Civilians trapped in Ukraine’s Mariupol have gone through “two days of hell”, a local official said on Friday, claiming Russian attacks “every 30 minutes” have scuppered any attempt at evacuations from the besieged port city.
Some 400,000 people remain in Mariupol, where Mayor Vadym Boychenko said Russian forces were continuing to “cynically, ruthlessly and purposefully” attack apartment buildings.
“Every 30 minutes, planes arrived over the city of Mariupol and worked on residential areas, killing civilians – the elderly, women, children,” he said in an online post. “Is this the greatness of the Russian army today?”
Amid the shelling, not a single civilian was able to leave Mariupol on Thursday, officials said.
Petro Andrushenko, an adviser to the mayor, said the Russians wanted to “delete our people.
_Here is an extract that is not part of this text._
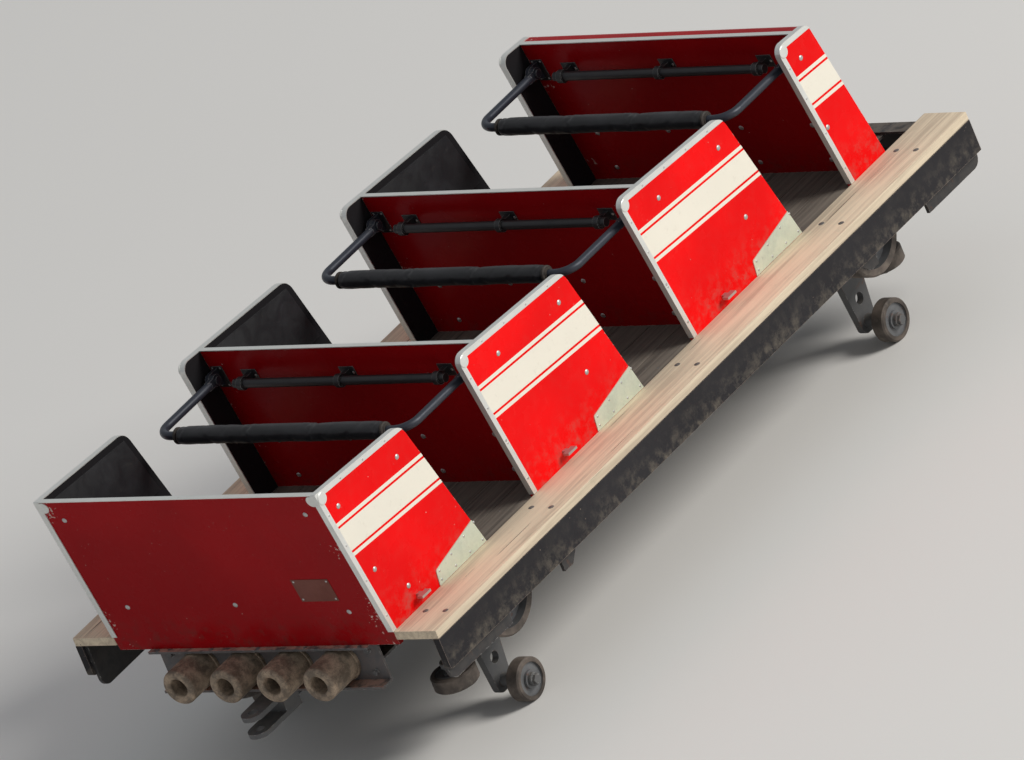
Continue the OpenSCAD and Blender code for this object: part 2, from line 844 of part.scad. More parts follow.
// Axle box under the sill: a foot, a neck and a round cap under the axle, split at the axle's height
module axle_box(y, t) {
    cap_r = axle_d / 2 + cap_wall;
    lug = cap_r + 22;
    across(y, t) intersection() {
        union() {
            polygon(rounded(
                [
                    [-foot_l / 2, box_top], [-foot_l / 2, box_top - foot_t],
                    [-cap_r - 4, box_top - foot_t], [-cap_r, axle_z],
                    [cap_r, axle_z], [cap_r + 4, box_top - foot_t],
                    [foot_l / 2, box_top - foot_t], [foot_l / 2, box_top]
                ],
                [0, 4, 10, 0, 0, 10, 4, 0], 4
            ));
            translate([0, axle_z]) circle(r = cap_r);
            translate([-lug, axle_z - 9]) square([2 * lug, 18]);
        }
        translate([-foot_l, 0]) square([2 * foot_l, box_top]);
    }
}

// Plate that carries the upstop's pin below the axle box, with a rib on its inner face
module drop_plate(y1) {
    foot = truck_pin_r + drop_wall;
    low = upstop_z - foot + 2;
    half = drop_l / 2;
    across(y1 - drop_t, drop_t) difference() {
        polygon(rounded(
            [
                [-foot, low], [foot, low], [half, box_low], [half, box_top - foot_t],
                [-half, box_top - foot_t], [-half, box_low]
            ],
            [drop_wall, drop_wall, drop_bend, 0, 0, drop_bend]
        ));
        translate([0, (upstop_z + arm_z) / 2]) circle(r = 20);
    }
    translate([rib_t / 2, 0, 0]) rotate([0, -90, 0]) linear_extrude(rib_t)
        polygon([
            [arm_z + 2, y1 - drop_t - 12], [box_low + 2, y1 - box_w + 4],
            [box_low + 2, y1 - drop_t + 1], [arm_z + 2, y1 - drop_t + 1]
        ]);
}

// Arm to the guide's pin, with a rib above it
module guide_arm(ahead, y1) {
    gx = ahead * guide_set;
    root = drop_l / 2 - 22;
    translate([0, 0, arm_z]) linear_extrude(arm_t) hull() {
        translate([gx, guide_y]) circle(r = boss_r);
        translate([-root, y1 - arm_root]) square([2 * root, arm_root]);
    }
    across(y1 - drop_t + 5, rib_t)
        polygon([
            [0, arm_z + arm_t - 1], [ahead * (guide_set - 8), arm_z + arm_t - 1],
            [ahead * (guide_set - 8), arm_z + arm_t + 6], [ahead * (drop_l / 2 - 4), box_low - 6],
            [0, box_low - 6]
        ]);
}

module truck(x, ahead) {
    y0 = sill_y - box_w / 2;
    y1 = sill_y + box_w / 2;
    gx = ahead * guide_set;
    collar_r = truck_pin_r + pin_collar;
    up0 = upstop_y - upstop_w / 2 - 1 - side_gap;
    up1 = upstop_y + upstop_w / 2 + 1 + side_gap;
    g0 = guide_z - guide_w / 2 - 1 - side_gap;
    g1 = guide_z + guide_w / 2 + 1 + side_gap;
    color(STEEL) translate([x, 0, 0]) difference() {
        union() {
            axle_box(y0, box_w);
            drop_plate(y1);
            guide_arm(ahead, y1);
            rod_y(0, upstop_z, truck_pin_r, y1 - 1, up1 + nut_h);
            rod_y(0, upstop_z, collar_r, y1 - 1, up0);
            rod_y(0, upstop_z, collar_r, up1, up1 + nut_h);
            translate([gx, guide_y, g0 - nut_h]) cylinder(r = truck_pin_r, h = arm_z - g0 + nut_h + 1);
            translate([gx, guide_y, g1]) cylinder(r = collar_r, h = arm_z - g1 + 1);
            translate([gx, guide_y, g0 - nut_h]) cylinder(r = collar_r, h = nut_h);
        }
        rod_y(0, axle_z, axle_d / 2 + axle_fit, y0 - 1, y1 + 1);
    }
}

module guide_wheel(x, ahead, side) {
    color(BLACK) translate([x + ahead * guide_set, side * guide_y, guide_z])
        small_wheel(guide_d, guide_w, truck_pin_r + run_fit);
}

module upstop_wheel(x, side) {
    color(BLACK) translate([x, side * upstop_y, upstop_z]) rotate([90, 0, 0])
        small_wheel(upstop_d, upstop_w, truck_pin_r + run_fit);
}

// Dogs that catch the lift chain and the ratchet between the rails
dog_t = 30;
dog_foot = 90;
dog_reach = 135;
dog_drop = 50;                         // of the tip below the rails' tops
dog_heel = 40;
dog_neck = 70;
dog_hook = 50;
module chain_dogs() {
    pad_z = sill_z - cross_h;
    tip_z = rail_z - dog_drop;
    half = dog_foot / 2;
    color(STEEL) for (x = [CROSS[1], CROSS[2]])
        translate([x, 0, 0]) across(-dog_t / 2, dog_t)
            polygon(rounded(
                [
                    [-half, pad_z], [-half, pad_z - dog_heel],
                    [15 - dog_reach, tip_z + dog_heel], [-dog_reach, tip_z],
                    [dog_hook - dog_reach, tip_z + 6], [20, pad_z - dog_neck],
                    [half, pad_z - dog_heel + 10], [half, pad_z]
                ],
                [0, 10, 20, 6, 10, 40, 10, 0]
            ));
}

side_sills();
cross_members();
outriggers();
floor_deck();
running_board();  // running_board_left
mirror([0, 1, 0]) running_board();  // running_board_right
fascia();  // fascia_left
mirror([0, 1, 0]) fascia();  // fascia_right
side_plate();  // side_plate_left
mirror([0, 1, 0]) side_plate();  // side_plate_right
rear_beam();
rear_buffers();
front_beam();
rear_panel();
seat_back(1);  // seat_back_2
seat_back(2);  // seat_back_3
dash();
side_panels();  // side_panels_left
mirror([0, 1, 0]) side_panels();  // side_panels_right
kick_plates();
edge_trims();
seat_boards();
seat_risers();
seat_cushion(BACKS[0]);  // seat_cushion_1
seat_cushion(BACKS[1]);  // seat_cushion_2
seat_cushion(BACKS[2]);  // seat_cushion_3
back_cushions();
grab_bars();
grab_bar_posts();
lap_bar_brackets();
release_pedals();
both_sides() truck(x_axle_front, 1);  // truck_brackets_front
both_sides() truck(x_axle_rear, -1);  // truck_brackets_rear
wheelset(x_axle_front);  // wheelset_front
wheelset(x_axle_rear);  // wheelset_rear
guide_wheel(x_axle_front, 1, 1);  // guide_wheel_fl
guide_wheel(x_axle_front, 1, -1);  // guide_wheel_fr
guide_wheel(x_axle_rear, -1, 1);  // guide_wheel_rl
guide_wheel(x_axle_rear, -1, -1);  // guide_wheel_rr
upstop_wheel(x_axle_front, 1);  // upstop_wheel_fl
upstop_wheel(x_axle_front, -1);  // upstop_wheel_fr
upstop_wheel(x_axle_rear, 1);  // upstop_wheel_rl
upstop_wheel(x_axle_rear, -1);  // upstop_wheel_rr
lap_bar(0);  // lap_bar_1
lap_bar(1);  // lap_bar_2
lap_bar(2);  // lap_bar_3
lap_pad(0);  // lap_pad_1
lap_pad(1);  // lap_pad_2
lap_pad(2);  // lap_pad_3
drawbar();
rear_clevis();
chain_dogs();
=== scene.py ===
"""Looks of the wooden roller coaster car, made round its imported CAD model. Metres, +X is ahead."""

import math

import bmesh
import bpy
from mathutils import Matrix, Vector
from mathutils.bvhtree import BVHTree
from mathutils.geometry import convex_hull_2d


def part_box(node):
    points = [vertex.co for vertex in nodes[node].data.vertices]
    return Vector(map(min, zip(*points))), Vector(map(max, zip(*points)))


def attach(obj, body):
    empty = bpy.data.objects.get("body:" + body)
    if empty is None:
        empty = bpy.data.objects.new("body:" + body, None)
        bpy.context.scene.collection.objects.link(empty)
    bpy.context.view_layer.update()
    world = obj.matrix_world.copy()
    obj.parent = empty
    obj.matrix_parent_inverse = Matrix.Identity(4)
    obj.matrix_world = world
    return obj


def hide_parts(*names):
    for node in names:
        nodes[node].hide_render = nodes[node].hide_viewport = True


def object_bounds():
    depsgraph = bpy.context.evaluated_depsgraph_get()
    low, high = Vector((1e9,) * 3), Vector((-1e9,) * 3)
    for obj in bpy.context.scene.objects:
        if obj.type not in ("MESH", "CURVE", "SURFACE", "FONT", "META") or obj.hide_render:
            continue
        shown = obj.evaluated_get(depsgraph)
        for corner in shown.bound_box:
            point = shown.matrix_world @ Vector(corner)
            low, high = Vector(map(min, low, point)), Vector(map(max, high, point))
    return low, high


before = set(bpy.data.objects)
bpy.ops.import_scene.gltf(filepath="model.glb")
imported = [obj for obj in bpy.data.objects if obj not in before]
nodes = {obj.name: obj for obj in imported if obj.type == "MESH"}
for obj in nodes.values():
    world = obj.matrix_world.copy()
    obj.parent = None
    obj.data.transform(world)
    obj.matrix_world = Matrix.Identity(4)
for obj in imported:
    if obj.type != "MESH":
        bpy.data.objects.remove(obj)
cad_low, cad_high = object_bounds()
X, Y, Z = Vector((1, 0, 0)), Vector((0, 1, 0)), Vector((0, 0, 1))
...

They want to stop any evacuation.”
Mariupol is strategically important as its capture would allow Russia to link up pro-Moscow enclaves in the east and Russian-annexed Crimea to the south.
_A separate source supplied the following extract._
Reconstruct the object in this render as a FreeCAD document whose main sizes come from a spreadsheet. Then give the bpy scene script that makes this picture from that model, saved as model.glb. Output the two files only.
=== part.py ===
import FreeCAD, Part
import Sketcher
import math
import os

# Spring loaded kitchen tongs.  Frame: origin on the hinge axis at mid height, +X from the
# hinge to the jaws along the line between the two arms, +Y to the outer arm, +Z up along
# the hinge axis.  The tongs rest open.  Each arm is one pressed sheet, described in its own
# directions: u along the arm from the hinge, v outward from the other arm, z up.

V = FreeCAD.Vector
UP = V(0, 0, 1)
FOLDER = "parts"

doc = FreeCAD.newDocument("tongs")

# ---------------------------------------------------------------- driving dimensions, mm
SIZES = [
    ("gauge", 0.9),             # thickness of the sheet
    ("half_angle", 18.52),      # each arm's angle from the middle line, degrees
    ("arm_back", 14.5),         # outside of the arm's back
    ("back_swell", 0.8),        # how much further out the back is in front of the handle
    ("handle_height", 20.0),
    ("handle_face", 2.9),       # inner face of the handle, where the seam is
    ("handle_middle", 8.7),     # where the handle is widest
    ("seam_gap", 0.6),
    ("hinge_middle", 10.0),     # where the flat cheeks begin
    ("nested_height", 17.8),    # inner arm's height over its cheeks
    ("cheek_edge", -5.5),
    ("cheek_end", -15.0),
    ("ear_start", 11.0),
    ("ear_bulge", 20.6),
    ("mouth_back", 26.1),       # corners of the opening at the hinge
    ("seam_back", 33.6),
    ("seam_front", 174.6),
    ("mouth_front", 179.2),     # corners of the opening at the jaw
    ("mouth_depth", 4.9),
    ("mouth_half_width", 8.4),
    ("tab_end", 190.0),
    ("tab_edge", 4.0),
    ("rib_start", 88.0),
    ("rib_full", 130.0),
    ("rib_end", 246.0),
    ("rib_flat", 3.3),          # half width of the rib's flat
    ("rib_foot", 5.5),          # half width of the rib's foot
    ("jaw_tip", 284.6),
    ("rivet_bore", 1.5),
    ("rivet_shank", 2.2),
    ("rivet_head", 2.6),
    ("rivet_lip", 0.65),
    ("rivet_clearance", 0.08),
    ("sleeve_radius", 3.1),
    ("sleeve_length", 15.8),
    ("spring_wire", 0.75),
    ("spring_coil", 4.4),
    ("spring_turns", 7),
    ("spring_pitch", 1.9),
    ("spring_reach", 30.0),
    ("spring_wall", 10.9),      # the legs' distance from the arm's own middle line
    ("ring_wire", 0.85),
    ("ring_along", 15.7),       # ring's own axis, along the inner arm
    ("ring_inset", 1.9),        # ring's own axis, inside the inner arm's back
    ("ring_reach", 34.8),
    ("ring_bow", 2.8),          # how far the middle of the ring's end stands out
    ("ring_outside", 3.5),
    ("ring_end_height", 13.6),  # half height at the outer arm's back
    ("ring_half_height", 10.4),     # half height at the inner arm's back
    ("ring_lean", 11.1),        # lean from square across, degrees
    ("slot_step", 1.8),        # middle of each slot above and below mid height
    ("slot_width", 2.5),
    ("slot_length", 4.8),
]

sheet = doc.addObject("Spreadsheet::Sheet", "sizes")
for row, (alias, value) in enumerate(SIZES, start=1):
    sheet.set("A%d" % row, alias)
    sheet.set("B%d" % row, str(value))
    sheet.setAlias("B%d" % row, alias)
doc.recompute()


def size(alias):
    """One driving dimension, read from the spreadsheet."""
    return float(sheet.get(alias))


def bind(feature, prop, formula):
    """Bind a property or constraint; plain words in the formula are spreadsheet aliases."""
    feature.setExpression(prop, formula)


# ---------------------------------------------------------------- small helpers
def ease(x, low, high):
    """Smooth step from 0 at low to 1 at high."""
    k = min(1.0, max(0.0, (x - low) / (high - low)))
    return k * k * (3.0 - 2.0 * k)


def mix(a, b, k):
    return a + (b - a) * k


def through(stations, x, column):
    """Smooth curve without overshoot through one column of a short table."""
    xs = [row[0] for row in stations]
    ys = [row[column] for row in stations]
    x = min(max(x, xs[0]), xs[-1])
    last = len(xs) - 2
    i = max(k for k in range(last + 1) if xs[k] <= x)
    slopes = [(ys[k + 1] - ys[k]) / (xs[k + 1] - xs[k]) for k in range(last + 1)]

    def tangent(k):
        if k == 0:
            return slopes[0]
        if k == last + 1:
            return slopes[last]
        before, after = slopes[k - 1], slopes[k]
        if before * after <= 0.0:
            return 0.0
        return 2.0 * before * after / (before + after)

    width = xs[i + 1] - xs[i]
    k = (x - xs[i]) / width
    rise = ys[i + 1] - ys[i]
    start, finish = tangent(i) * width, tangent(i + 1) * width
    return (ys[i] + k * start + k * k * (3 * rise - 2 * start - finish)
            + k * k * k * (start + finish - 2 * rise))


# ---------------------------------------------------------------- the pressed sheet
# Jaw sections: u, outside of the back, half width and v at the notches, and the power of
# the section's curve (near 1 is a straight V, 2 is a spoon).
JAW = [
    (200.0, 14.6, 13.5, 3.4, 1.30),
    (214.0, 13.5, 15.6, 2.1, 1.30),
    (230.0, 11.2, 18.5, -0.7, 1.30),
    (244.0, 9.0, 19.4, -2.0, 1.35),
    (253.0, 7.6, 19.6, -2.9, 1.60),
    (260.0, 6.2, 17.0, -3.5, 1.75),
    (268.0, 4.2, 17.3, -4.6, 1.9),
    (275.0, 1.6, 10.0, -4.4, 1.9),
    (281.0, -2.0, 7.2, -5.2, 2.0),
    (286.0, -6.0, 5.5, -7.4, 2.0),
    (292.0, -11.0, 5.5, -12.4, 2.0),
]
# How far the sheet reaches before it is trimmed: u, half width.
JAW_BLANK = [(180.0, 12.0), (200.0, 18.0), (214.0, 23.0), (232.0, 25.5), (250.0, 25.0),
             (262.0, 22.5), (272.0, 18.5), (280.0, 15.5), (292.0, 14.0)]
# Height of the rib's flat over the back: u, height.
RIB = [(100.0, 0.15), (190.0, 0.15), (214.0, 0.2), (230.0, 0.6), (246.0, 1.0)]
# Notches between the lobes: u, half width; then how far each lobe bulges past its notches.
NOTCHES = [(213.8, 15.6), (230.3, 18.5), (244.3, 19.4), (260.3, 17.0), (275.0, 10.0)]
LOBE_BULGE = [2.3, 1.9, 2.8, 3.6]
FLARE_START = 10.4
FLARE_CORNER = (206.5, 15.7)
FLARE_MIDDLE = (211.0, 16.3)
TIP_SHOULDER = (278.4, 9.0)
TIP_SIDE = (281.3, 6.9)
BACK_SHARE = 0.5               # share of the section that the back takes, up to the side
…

Its 10-day siege has resulted in at least 1,300 deaths, according to Ukrainian officials. The United Nations’ human rights office said on Friday it had recorded 564 civilian deaths across Ukraine, including 41 children – though the actual toll is believed to be far higher since it has not yet been able to corroborate reports from areas where intense hostilities are ongoing.
Russian attacks have also thwarted renewed efforts to send food, water and medicine into the city, according to Ukraine’s President Volodymyr Zelenskyy, who said Russian forces began a tank attack on a humanitarian corridor into the city on Thursday.
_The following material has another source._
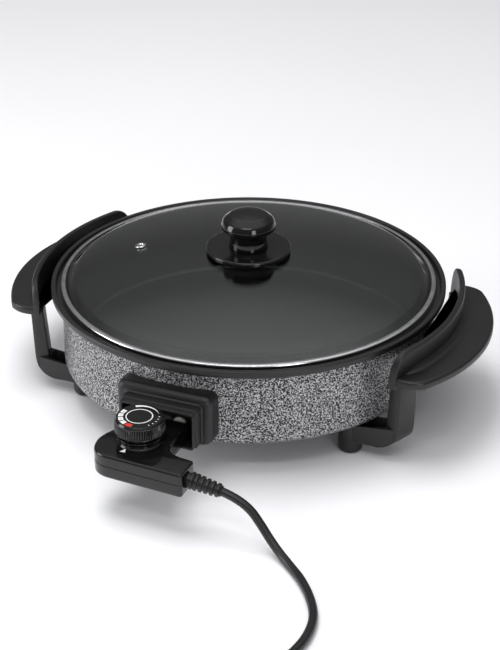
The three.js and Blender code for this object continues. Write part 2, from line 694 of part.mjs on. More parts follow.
const spindle = post(2.5, 56, DIAL_LOW + 7.6, DIAL_X, DIAL_Y, 18).add(post(5, 57, 59, DIAL_X, DIAL_Y, 24))
add('dial_spindle', spindle, BRASS)

// ---- strain relief and cord ----
const relief = [[CORD_R + GAP, -5.5], [6.2, -5.5], [6.2, 2.1], [8.1, 2.4], [8.1, 4.4], [6.6, 4.8]]
for (let i = 0; i < 5; i += 1) {
  const t = 5.6 + i * 5.15
  const r = 7.9 - i * 0.35
  relief.push([r - 1.5, t], [r, t + 0.6], [r, t + 3], [r - 1.5, t + 3.6])
}
relief.push([5.4, 31.4], [CORD_R + GAP, 31.4])
add('strain_relief', reliefPiece(relief, 14), RUBBER)

function alongRelief(t) {
  return reliefAxis.clone().multiplyScalar(t).add(new THREE.Vector3(...CORD_EXIT)).toArray()
}

const run = [
  alongRelief(-4),
  alongRelief(14),
  alongRelief(31.4),
  [102.3, -273.5, 42.6],
  [114.5, -274.6, 35.4],
  [124.5, -277, 25.6],
  [135, -281, 15.2],
  [147, -287.5, 7.6],
  [160, -297, 4.5],
  [176, -312, 4.3],
  [192, -333, 4.3],
  [203, -356, 4.3],
  [206, -382, 4.3],
  [201, -410, 4.3],
  [192, -435, 4.4],
  [185.2, -455, 4.9],
  [183.9, -466, 5.2],
]
add('power_cord', bar(run, CORD_R, 56, 8), RUBBER)

let coil = turned([[COIL_IN, COIL_LOW], [COIL_OUT, COIL_LOW], [COIL_OUT, COIL_HIGH], [COIL_IN, COIL_HIGH]], 32, COIL_X, COIL_Y)
add('cord_coil', coil, RUBBER)

const tieIn = box(COIL_X + COIL_IN - 1, COIL_X + COIL_OUT + 0.5, COIL_Y - 4, COIL_Y + 4, 1.3, 10.3)
const tieOut = box(COIL_X + COIL_IN - 2.2, COIL_X + COIL_OUT + 1.7, COIL_Y - 4, COIL_Y + 4, 0.2, 11.5)
add('cord_tie', tieOut.subtract(tieIn.add(box(COIL_X + COIL_IN - 1, COIL_X + COIL_OUT + 0.5, COIL_Y - 5, COIL_Y + 5, 1.3, 10.3))), BLACK_MATT)

const PLUG_Y = COIL_Y - COIL_OUT - 0.4
const plugPlan = polygon([
  [214, PLUG_Y - 4],
  [217, PLUG_Y - 1.5],
  [240, PLUG_Y - 0.3],
  [243, PLUG_Y - 2],
  [243, PLUG_Y - 24],
  [240, PLUG_Y - 25.7],
  [217, PLUG_Y - 24.5],
  [214, PLUG_Y - 22],
])
const plug = solid(raised(plugPlan, 0.2, 17, 2, 2, 4)).add(rodX(6, 202, 216, PLUG_Y - 13, 8.6))
const pinHoles = box(230, 250, PLUG_Y - 19.9, PLUG_Y - 17.7, 4.9, 12.3).add(box(230, 250, PLUG_Y - 8.3, PLUG_Y - 6.1, 4.9, 12.3))
add('plug_body', plug.subtract(pinHoles), BLACK_MATT)
add('plug_blade_1', box(230.4, 261, PLUG_Y - 19.6, PLUG_Y - 18, 5.2, 12), BRASS)
add('plug_blade_2', box(230.4, 261, PLUG_Y - 8, PLUG_Y - 6.4, 5.2, 12), BRASS)

export default group
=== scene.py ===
# Electric griddle: looks of the pan, lid, handles, socket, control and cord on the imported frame.
import math

import bpy
import bmesh
from mathutils import Matrix, Vector


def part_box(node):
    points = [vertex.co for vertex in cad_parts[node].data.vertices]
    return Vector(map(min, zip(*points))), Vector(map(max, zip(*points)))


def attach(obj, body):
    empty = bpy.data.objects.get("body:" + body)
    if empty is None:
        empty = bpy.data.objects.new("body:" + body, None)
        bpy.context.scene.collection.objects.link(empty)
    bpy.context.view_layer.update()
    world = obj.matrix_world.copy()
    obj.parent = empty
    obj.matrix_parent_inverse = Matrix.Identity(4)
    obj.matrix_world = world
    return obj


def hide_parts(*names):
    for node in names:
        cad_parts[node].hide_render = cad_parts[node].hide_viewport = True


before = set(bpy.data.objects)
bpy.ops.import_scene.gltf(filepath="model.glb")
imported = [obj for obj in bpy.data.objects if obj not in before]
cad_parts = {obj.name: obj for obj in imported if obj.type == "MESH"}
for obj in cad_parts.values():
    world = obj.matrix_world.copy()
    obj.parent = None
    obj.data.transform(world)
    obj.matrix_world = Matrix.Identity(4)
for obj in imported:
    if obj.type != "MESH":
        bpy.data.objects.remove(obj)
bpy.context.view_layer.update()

MM = 0.001
pan_low, pan_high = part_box("pan_body")
AXIS = Vector(((pan_low.x + pan_high.x) / 2, (pan_low.y + pan_high.y) / 2, 0))
RIM_R = (pan_high.x - pan_low.x) / 2 / MM
RIM_TOP = pan_high.z / MM


def at(x, y, z):
    """A point given in millimetres from the pan axis and the table."""
    return AXIS + Vector((x, y, z)) * MM


def centre_of(node):
    """The middle of a node in millimetres from the pan axis."""
    low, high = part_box(node)
    return (low + high) / 2 / MM - AXIS / MM


# ---- camera and lights ----
VIEW_TURN = 22.2
AZIMUTH = math.radians(VIEW_TURN)
ELEVATION = math.radians(28.05)
CAMERA_SHIFT, CAMERA_HEIGHT, CAMERA_DISTANCE = 1.5, 54, 1650
SENSOR, FOCAL_PER_HEIGHT = 36, 1566 / 650
back = Vector((
    math.sin(AZIMUTH) * math.cos(ELEVATION),
    -math.cos(AZIMUTH) * math.cos(ELEVATION),
    math.sin(ELEVATION),
))
right = Vector((math.cos(AZIMUTH), math.sin(AZIMUTH), 0))
up = back.cross(right)


def facing(place, target):
    """A world matrix at place whose -Z axis looks at target."""
    turn = (target - place).to_track_quat("-Z", "Y")
    return Matrix.Translation(place) @ turn.to_matrix().to_4x4()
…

The “occupiers launched a tank attack exactly where this corridor was supposed to be”, Zelenskyy said in a televised address. “They have a clear order to hold Mariupol hostage, to mock it, to constantly bomb and shell it.”
He added, “This is outright terror … from experienced terrorists.”
There was no immediate comment from Moscow.
The siege has left civilians in Mariupol, where daytime temperatures hover just above freezing, scrounging for food and fuel, according to The Associated Press news agency, and cut off heat and phone service, as well as electricity in many areas.
Bodies are being buried in mass graves, according to the AP, while the streets are littered with burned-out cars, broken glass and splintered trees.
Grocery stores and pharmacies were emptied days ago by people breaking in to get supplies, according to a local official with the Red Cross, Sacha Volkov. A black market is operating for vegetables, meat is unavailable, and people are stealing gasoline from cars, Volkov told AP.
Places protected from bombings are hard to find, with basements reserved for women and children, he said.
Residents, Volkov said, are turning on one another: “People started to attack each other for food.”
The dire reports came as global condemnation grew over a Russian attack on a maternity hospital in Mariupol that killed three, including a child, and wounded some 17 people.
The wounded included women waiting to give birth, doctors, and children buried in the rubble.
French President Emmanuel Macron called the attack “a shameful and immoral act of war”. United Kingdom Armed Forces Minister James Heappey said that whether the hospital was hit by indiscriminate fire or deliberately targeted, “it is a war crime”.
US Vice President Kamala Harris, on a visit to Ukraine’s neighbour Poland, backed calls for an international war-crimes investigation into the invasion, saying, “The eyes of the world are on this war and what Russia has done in terms of this aggression and these atrocities.”
But Russia’s Foreign Minister Sergey Lavrov dismissed concerns about civilian casualties in Ukraine as “pathetic shrieks” from Moscow’s enemies.
He also said the hospital struck on Wednesday had stopped treating patients and had been occupied by Ukrainian “radicals”.
“They drove out the women in labour, nurses and general staff. It was the base of the ultra-radical Azov Battalion,” he said in Turkey, after talks with his Ukrainian counterpart there made little apparent progress.